## Extracted records:

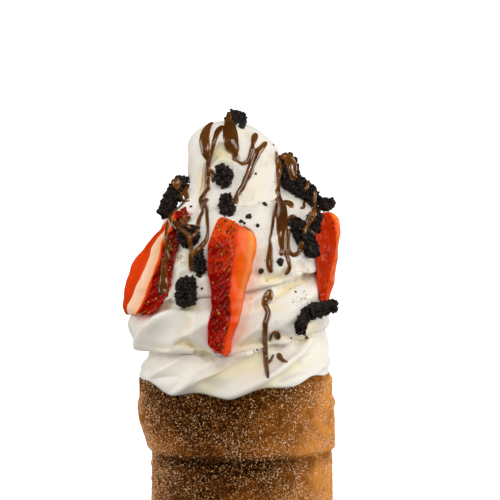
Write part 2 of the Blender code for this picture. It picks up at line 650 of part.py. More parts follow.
def resampled(points, spacing):
    """Points at even steps along a smooth curve through these places."""
    points = [Vector(point) for point in points]
    ends = [2 * points[0] - points[1], *points, 2 * points[-1] - points[-2]]
    fine = []
    for a, b, c, d in zip(ends, ends[1:], ends[2:], ends[3:]):
        for step in range(12):
            t = step / 12
            curve = 2 * b + (c - a) * t + (2 * a - 5 * b + 4 * c - d) * t**2 + (3 * b - a - 3 * c + d) * t**3
            fine.append(curve / 2)
    fine.append(points[-1])
    lengths = np.concatenate([[0], np.cumsum([(b - a).length for a, b in zip(fine, fine[1:])])])
    count = max(3, round(lengths[-1] / spacing) + 1)
    stations = np.linspace(0, lengths[-1], count)
    coordinates = [np.interp(stations, lengths, [point[axis] for point in fine]) for axis in range(2)]
    return list(zip(*coordinates))


def make_strand(tree, name, width, route):
    """One strand of drizzle that lies on the cream, with rounded ends."""
    width_m = width * MM
    centres, normals = [], []
    for place in resampled(route, max(width * 0.8, 1.7)):
        point, normal = on_surface(tree, place)
        centres.append(point + normal * STRAND_RISE * width_m)
        normals.append(normal)
    grid = Grid()
    last = None
    count = len(centres)
    tips = []
    for index, (centre, normal) in enumerate(zip(centres, normals)):
        before, after = centres[max(index - 1, 0)], centres[min(index + 1, count - 1)]
        along = (after - before).normalized()
        side = along.cross(normal).normalized()
        lift = side.cross(along)
        at_end = index in (0, count - 1)
        half = width_m / 2 * (0.72 if at_end else 1)
        row = []
        for corner in range(STRAND_SIDES):
            turn = 2 * math.pi * corner / STRAND_SIDES
            row.append(centre + side * half * math.cos(turn) + lift * half * STRAND_HEIGHT * 1.1 * math.sin(turn))
        row = grid.add(row)
        if last:
            grid.join(last, row)
        last = row
        if at_end:
            tips.append((row, centre + along * width_m * (0.3 if index else -0.3)))
    for row, tip in tips:
        grid.close(row, tip)
    return mesh_object(name, grid.points, grid.faces, CHOCOLATE, 0.2)


def make_crumb(tree, name, place, size, chance):
    """A small irregular crumb, half sunk in the cream."""
    point, _ = on_surface(tree, place)
    shape = bmesh.new()
    bmesh.ops.create_icosphere(shape, subdivisions=1, radius=size / 2 * MM)
    for vertex in shape.verts:
        vertex.co *= 1 + 0.22 * chance.uniform(-1, 1)
    points = [vertex.co + point for vertex in shape.verts]
    faces = [tuple(vertex.index for vertex in face.verts) for face in shape.faces]
    shape.free()
    return mesh_object(name, points, faces, COOKIE, 0.7)


def grown_copy(item, distance):
    """A copy of the object that stands out by this distance all round."""
    copy = item.copy()
    copy.data = item.data.copy()
    bpy.context.scene.collection.objects.link(copy)
    shape = bmesh.new()
    shape.from_mesh(copy.data)
    shape.normal_update()
    moved = []
    for vertex in shape.verts:
        normal = sum((face.normal for face in vertex.link_faces), Vector()).normalized()
        least = min(max(normal.dot(face.normal), 0.45) for face in vertex.link_faces)
        moved.append(vertex.co + normal * distance / least)
    for vertex, place in zip(shape.verts, moved):
        vertex.co = place
    shape.to_mesh(copy.data)
    shape.free()
    return copy


def apply_boolean(item, others, operation, solver):
    """Joins the other objects to the item, or cuts them from it, and removes them."""
    group = bpy.data.collections.new("operands")
    bpy.context.scene.collection.children.link(group)
    for other in others:
        bpy.context.scene.collection.objects.unlink(other)
        group.objects.link(other)
    modifier = item.modifiers.new(operation, "BOOLEAN")
    modifier.operation = operation
    modifier.operand_type = "COLLECTION"
    modifier.collection = group
    modifier.solver = solver
    bpy.context.view_layer.update()
    evaluated = item.evaluated_get(bpy.context.evaluated_depsgraph_get())
    mesh = bpy.data.meshes.new_from_object(evaluated)
    item.modifiers.clear()
    item.data = mesh
    for other in list(group.objects):
        bpy.data.objects.remove(other)
    bpy.data.collections.remove(group)


def keep_main_body(item):
    """Drops the loose scraps that a Boolean leaves."""
    shape = bmesh.new()
    shape.from_mesh(item.data)
    bmesh.ops.remove_doubles(shape, verts=shape.verts, dist=0.0005 * MM)
    bmesh.ops.triangulate(shape, faces=shape.faces)
    unseen = set(shape.verts)
    bodies = []
    while unseen:
        front = [unseen.pop()]
        body = list(front)
        while front:
            vertex = front.pop()
            for edge in vertex.link_edges:
                other = edge.other_vert(vertex)
                if other in unseen:
                    unseen.remove(other)
                    front.append(other)
                    body.append(other)
        bodies.append(body)
    bodies.sort(key=len)
    for body in bodies[:-1]:
        bmesh.ops.delete(shape, geom=body, context="VERTS")
    mesh = bpy.data.meshes.new(item.name)
    shape.to_mesh(mesh)
    shape.free()
    for material in item.data.materials:
        mesh.materials.append(material)
    item.data = mesh
    return len(bodies)


def main():
    for item in list(bpy.data.objects):
        bpy.data.objects.remove(item)
    chance = random.Random(7)
    make_cake()
    cream = make_cream()
    tree = surface_of(cream)
    berries = [
        make_berry("strawberry_front", FRONT_BERRY, FRONT_BERRY_DEPTH, FRONT_BERRY_BACK, BERRY_BOW[0]),
        make_berry("strawberry_left", LEFT_BERRY, LEFT_BERRY_DEPTH, LEFT_BERRY_BACK, BERRY_BOW[1]),
        make_berry("strawberry_right", RIGHT_BERRY, RIGHT_BERRY_DEPTH, RIGHT_BERRY_BACK, BERRY_BOW[2]),
    ]
    berries.append(turned_copy(berries[0], "strawberry_back", BACK_TURN))
    pieces = list(berries)
    for row in COOKIES:
        cookie = make_cookie(tree, *row, chance)
        near = [grown_copy(piece, TOPPING_GAP) for piece in pieces]
        apply_boolean(cookie, near, "DIFFERENCE", "EXACT")
        keep_main_body(cookie)
        pieces.append(cookie)
    for name in BACK_COOKIES:
        pieces.append(turned_copy(bpy.data.objects[name], name.replace("cookie", "cookie_back"), BACK_TURN))
    toppings = []
    for index, (width, route) in enumerate(DRIZZLE):
        toppings.append(make_strand(tree, f"strand_{index}", width, route))
    for index, (across, up, size) in enumerate(CRUMBS):
        toppings.append(make_crumb(tree, f"crumb_{index}", (across, up), size, chance))
    apply_boolean(cream, toppings, "UNION", "MANIFOLD")
    keep_main_body(cream)
    apply_boolean(cream, [grown_copy(piece, GAP) for piece in pieces], "DIFFERENCE", "MANIFOLD")
    keep_main_body(cream)


main()
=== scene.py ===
"""Looks of the chimney cake cup: sugared crust, whipped cream, strawberries, broken cookies and chocolate
drizzle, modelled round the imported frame. +Z is up, -Y is the front, and sizes are in metres.
Angles round the axis are in degrees from the front, positive towards +X."""

import json
import math
import random

import bmesh
import bpy
import numpy as np
from bpy.props import FloatProperty, IntProperty, PointerProperty
from mathutils import Matrix, Vector
from mathutils.bvhtree import BVHTree
from mathutils.kdtree import KDTree

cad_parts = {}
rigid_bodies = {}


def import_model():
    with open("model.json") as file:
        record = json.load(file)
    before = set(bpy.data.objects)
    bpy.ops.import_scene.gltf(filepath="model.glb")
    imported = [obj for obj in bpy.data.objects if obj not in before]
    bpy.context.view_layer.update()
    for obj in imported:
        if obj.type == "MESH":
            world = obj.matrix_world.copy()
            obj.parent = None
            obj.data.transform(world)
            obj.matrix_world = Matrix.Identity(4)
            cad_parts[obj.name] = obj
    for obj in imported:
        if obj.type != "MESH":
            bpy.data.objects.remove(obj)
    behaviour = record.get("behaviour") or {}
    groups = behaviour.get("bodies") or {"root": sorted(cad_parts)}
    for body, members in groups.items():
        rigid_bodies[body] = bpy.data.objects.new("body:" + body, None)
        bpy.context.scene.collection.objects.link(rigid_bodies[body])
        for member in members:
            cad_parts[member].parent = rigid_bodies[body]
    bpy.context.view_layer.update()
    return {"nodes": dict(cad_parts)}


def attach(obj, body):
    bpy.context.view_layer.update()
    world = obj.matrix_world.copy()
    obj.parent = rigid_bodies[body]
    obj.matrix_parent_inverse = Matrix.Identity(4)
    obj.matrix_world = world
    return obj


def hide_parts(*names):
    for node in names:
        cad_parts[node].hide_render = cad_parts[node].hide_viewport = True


bl_info = {
    "name": "Chimney cake cup",
    "version": (1, 0, 0),
    "blender": (4, 5, 0),
    "location": "3D View > Sidebar > Dessert",
    "description": "Models the crust, cream and toppings of a filled chimney cake",
    "category": "Object",
}

MM = 0.001
FULL_TURN = 6.28  # in radians, rounded, for waves that start at random
GAP = 0.35 * MM  # between the dough and the cream that lies on it

# Dough tube, wound from one flat strip
DOUGH_HEIGHT = 100 * MM
STRIP_PITCH = 31 * MM
FIRST_SEAM = 69 * MM
SEAM_DROP_FROM = 70
SEAM_DROP_TO = 290
BASE_RADIUS = 27 * MM
BASE_ROUNDING = 8 * MM
FOOT_RADIUS = 30.4 * MM
DOUGH_TAPER = 0.034
# Over this many turns under the first seam the wall comes to flare out, curl in on the left and lean left
TOP_TURN_FROM = -0.9
TOP_TURN_FLARE = 1.7 * MM
TOP_TURN_CURL = 3.6 * MM
TOP_TURN_SHIFT = 2.0 * MM
DOUGH_SHIFT = 1.1 * MM  # of the turns below it, to the right
DOUGH_SWELL = 0.35 * MM
STRIP_EDGE = 1.5 * MM
MOUTH_RADIUS = 26.5 * MM
RIM_ROUNDING = 5 * MM
RIM_START = DOUGH_HEIGHT - RIM_ROUNDING
# Ends of the crust and of the cream inside the well: radius and height
CRUST_INSIDE = (25.0 * MM, 60 * MM)
CREAM_INSIDE = (24.9 * MM, 62 * MM)
# Tone of the crust from 0 (deep brown) to 1 (golden), and the painted light and shade on it: shade at the
# front left, light on the right and the left, a highlight on the seam's edge, shade under the seam and a
# shadow under the cream's lip
BAKE = 0.61
DARKEST_ANGLE = -22
DARK_WIDTH = 38
DARKEST = 0.42
PAINTED_LIGHT_RIGHT = 0.34
PAINTED_LIGHT_LEFT = 0.10
PAINTED_SHADOW_TOP = 0.26
SEAM_PAINTED_HIGHLIGHT = 0.20
SEAM_SHADE = 0.42
BUMP_WAVES = 60

# Shapes of a sugar grain: (corners, sides)
OCTAHEDRON = (
    ((0, 0, -1.3), (1, 0, 0), (0, 1, 0), (-1, 0, 0), (0, -1, 0), (0, 0, 1.3)),
    ((0, 2, 1), (0, 3, 2), (0, 4, 3), (0, 1, 4), (5, 1, 2), (5, 2, 3), (5, 3, 4), (5, 4, 1)),
)
TETRAHEDRON = (
    ((0.8, 0.8, 0.8), (0.8, -0.8, -0.8), (-0.8, 0.8, -0.8), (-0.8, -0.8, 0.8)),
    ((0, 1, 2), (0, 3, 1), (0, 2, 3), (1, 3, 2)),
)
# Sugar: name of the piece, shape, size, share sunk into the crust and seed of the random draws
GRAINS = (
    ("sugar_coarse", OCTAHEDRON, 0.26 * MM, 0.4, 5),
    ("sugar_fine", TETRAHEDRON, 0.19 * MM, 0.2, 6),
    ("sugar_dust", TETRAHEDRON, 0.12 * MM, 0.2, 7),
)

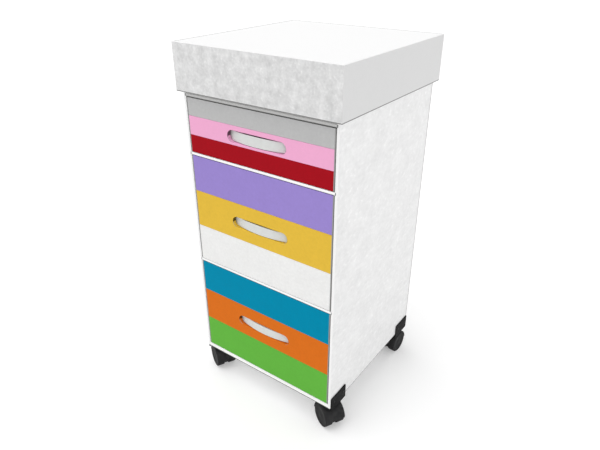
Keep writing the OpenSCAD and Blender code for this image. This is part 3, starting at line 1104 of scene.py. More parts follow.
def screw_heads(node: str, shank_way: Vector, head_height: float) -> list[ScrewHead]:
    """Finds the screws of a CAD node that point one way.

    Args:
        node: a CAD node with one closed solid for each screw.
        shank_way: the way in which the wanted screws run into the material.
        head_height: the height of a head above the surface.

    Returns:
        The heads of those screws.
    """
    axis = max(range(3), key=lambda i: abs(shank_way[i]))
    found = []
    for points in loose_parts(node):
        low = Vector([min(p[i] for p in points) for i in range(3)])
        high = Vector([max(p[i] for p in points) for i in range(3)])
        middle = (low + high) / 2
        if max(range(3), key=lambda i: high[i] - low[i]) != axis:
            continue
        wide_end = max(points, key=lambda p: max(abs(p[i] - middle[i]) for i in range(3) if i != axis))
        head_low = abs(wide_end[axis] - low[axis]) < abs(wide_end[axis] - high[axis])
        if head_low != (shank_way[axis] > 0):
            continue
        middle[axis] = low[axis] + head_height if head_low else high[axis] - head_height
        found.append(ScrewHead(middle, -shank_way.normalized()))
    return found


@dataclass(frozen=True)
class ScrewField:
    """Sets a pan-head screw on each marked place, with a Geometry Nodes tree."""

    TREE: ClassVar[str] = "pan-head screws"
    WAY: ClassVar[str] = "way"
    ROUND_STEPS: ClassVar[int] = 24
    RECESS_LENGTH: ClassVar[float] = 1.05
    RECESS_WIDTH: ClassVar[float] = 0.24
    RECESS_LIFT: ClassVar[float] = 0.95

    head_radius: float = 3.2 * MM
    head_height: float = 1.8 * MM
    shank_radius: float = 1.5 * MM
    sharp_angle: float = 30.0

    def tree(self) -> bpy.types.NodeTree:
        """Builds the tree once: a screw on every point, turned at random about its own axis.

        Returns:
            The tree.
        """
        if self.TREE in bpy.data.node_groups:
            return bpy.data.node_groups[self.TREE]
        tree, given, made = new_group(
            self.TREE,
            {
                "Geometry": ("Geometry", None),
                "Head Radius": ("Float", None),
                "Head Height": ("Float", None),
                "Shank Radius": ("Float", None),
                "Shank Length": ("Float", None),
                "Seed": ("Int", None),
                "Material": ("Material", None),
            },
            {"Geometry": "Geometry"},
            kind="GeometryNodeTree",
        )
        screw = tree.joined([self.head(tree, given), self.shank(tree, given)])
        place = tree.node(
            "GeometryNodeInstanceOnPoints",
            {"Points": given["Geometry"], "Instance": screw, "Rotation": self.turn(tree, given)},
        )
        real = tree.node("GeometryNodeRealizeInstances", {"Geometry": place.outputs["Instances"]})
        coat = tree.node(
            "GeometryNodeSetMaterial",
            {"Geometry": real.outputs["Geometry"], "Material": given["Material"]},
        )
        tree.join(coat.outputs["Geometry"], made["Geometry"])
        return tree.tree

    def head(self, tree: Tree, given: Sockets) -> bpy.types.NodeSocket:
        """Places the domed head with its cross recess.

        Args:
            tree: the tree.
            given: the tree's inputs by name.

        Returns:
            The head's mesh.
        """
        radius, height = given["Head Radius"], given["Head Height"]
        ball = tree.node(
            "GeometryNodeMeshUVSphere",
            {"Segments": self.ROUND_STEPS, "Rings": self.ROUND_STEPS // 2, "Radius": radius},
        )
        flatness = tree.vector(1.0, 1.0, tree.math("DIVIDE", height, radius))
        dome = tree.node("GeometryNodeTransform", {"Geometry": ball.outputs["Mesh"], "Scale": flatness})
        long = tree.math("MULTIPLY", radius, self.RECESS_LENGTH)
        thin = tree.math("MULTIPLY", radius, self.RECESS_WIDTH)
        lift = tree.math("MULTIPLY", height, self.RECESS_LIFT)
        bars = [
            tree.node("GeometryNodeMeshCube", {"Size": tree.vector(x, y, height)}).outputs["Mesh"]
            for x, y in ((long, thin), (thin, long))
        ]
        recess = tree.joined([tree.raised(bar, lift) for bar in bars])
        cut = tree.node(
            "GeometryNodeMeshBoolean",
            {"Mesh 1": dome.outputs["Geometry"], "Mesh 2": recess},
            operation="DIFFERENCE",
        )
        return cut.outputs["Mesh"]

    def shank(self, tree: Tree, given: Sockets) -> bpy.types.NodeSocket:
        """Places the plain shank, from the underside of the head down.

        Args:
            tree: the tree.
            given: the tree's inputs by name.

        Returns:
            The shank's mesh.
        """
        radius, length = given["Shank Radius"], given["Shank Length"]
        rod = tree.node(
            "GeometryNodeMeshCylinder",
            {"Vertices": self.ROUND_STEPS // 2, "Radius": radius, "Depth": length},
        )
        return tree.raised(rod.outputs["Mesh"], tree.math("MULTIPLY", length, -0.5))

    def turn(self, tree: Tree, given: Sockets) -> bpy.types.NodeSocket:
        """Places the turn that faces each head its way and spins it at random by up to half a turn.

        Args:
            tree: the tree.
            given: the tree's inputs by name.

        Returns:
            The rotation.
        """
        marked = tree.node("GeometryNodeInputNamedAttribute", {"Name": self.WAY}, data_type="FLOAT_VECTOR")
        way = marked.outputs["Attribute"]
        facing = tree.node("FunctionNodeAlignRotationToVector", {"Vector": way}, axis="Z")
        # Random Value has its sockets once for each type; these numbers are the float's.
        highest, drawn = 3, 1
        span = {highest: math.pi, "Seed": given["Seed"]}
        angle = tree.node("FunctionNodeRandomValue", span, data_type="FLOAT").outputs[drawn]
        spin = tree.node("FunctionNodeAxisAngleToRotation", {"Angle": angle})
        both = {0: facing.outputs[0], 1: spin.outputs[0]}
        return tree.node("FunctionNodeRotateRotation", both, rotation_space="LOCAL").outputs[0]

    def build(
        self, name: str, heads: Sequence[ScrewHead], length: float, finish: Finish, seed: int
    ) -> bpy.types.Object:
        """Makes one mesh of all the screws of a body.

        Args:
            name: the piece's name.
            heads: where the screws stand.
            length: the shank's length.
            finish: the screws' finish.
            seed: the seed of the turn of each screw.

        Returns:
            The piece, at the origin.
        """
        mesh = bpy.data.meshes.new(name + "_places")
        mesh.from_pydata([tuple(head.spot) for head in heads], [], [])
        ways = mesh.attributes.new(self.WAY, "FLOAT_VECTOR", "POINT")
        for item, head in zip(ways.data, heads):
            item.vector = head.way
        carrier = bpy.data.objects.new(name + "_places", mesh)
        modifier = carrier.modifiers.new("screws", "NODES")
        modifier.node_group = self.tree()
        inputs = {
            "Head Radius": self.head_radius,
            "Head Height": self.head_height,
            "Shank Radius": self.shank_radius,
            "Shank Length": length,
            "Seed": seed,
            "Material": finish.material(),
        }
        for socket in modifier.node_group.interface.items_tree:
            if socket.in_out == "INPUT" and socket.name in inputs:
                modifier[socket.identifier] = inputs[socket.name]
        draft = draft_of(carrier)
        for face in draft.faces:
            face.smooth = True
        return shade_by_angle(object_from(name, draft, [finish.material()]), self.sharp_angle)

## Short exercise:
Please return, exactly as they appear, the lines starting at the one that contains "toppings = []" and ending at the one that contains "import random".

## Task output:
    toppings = []
    for index, (width, route) in enumerate(DRIZZLE):
        toppings.append(make_strand(tree, f"strand_{index}", width, route))
    for index, (across, up, size) in enumerate(CRUMBS):
        toppings.append(make_crumb(tree, f"crumb_{index}", (across, up), size, chance))
    apply_boolean(cream, toppings, "UNION", "MANIFOLD")
    keep_main_body(cream)
    apply_boolean(cream, [grown_copy(piece, GAP) for piece in pieces], "DIFFERENCE", "MANIFOLD")
    keep_main_body(cream)


main()
=== scene.py ===
"""Looks of the chimney cake cup: sugared crust, whipped cream, strawberries, broken cookies and chocolate
drizzle, modelled round the imported frame. +Z is up, -Y is the front, and sizes are in metres.
Angles round the axis are in degrees from the front, positive towards +X."""

import json
import math
import random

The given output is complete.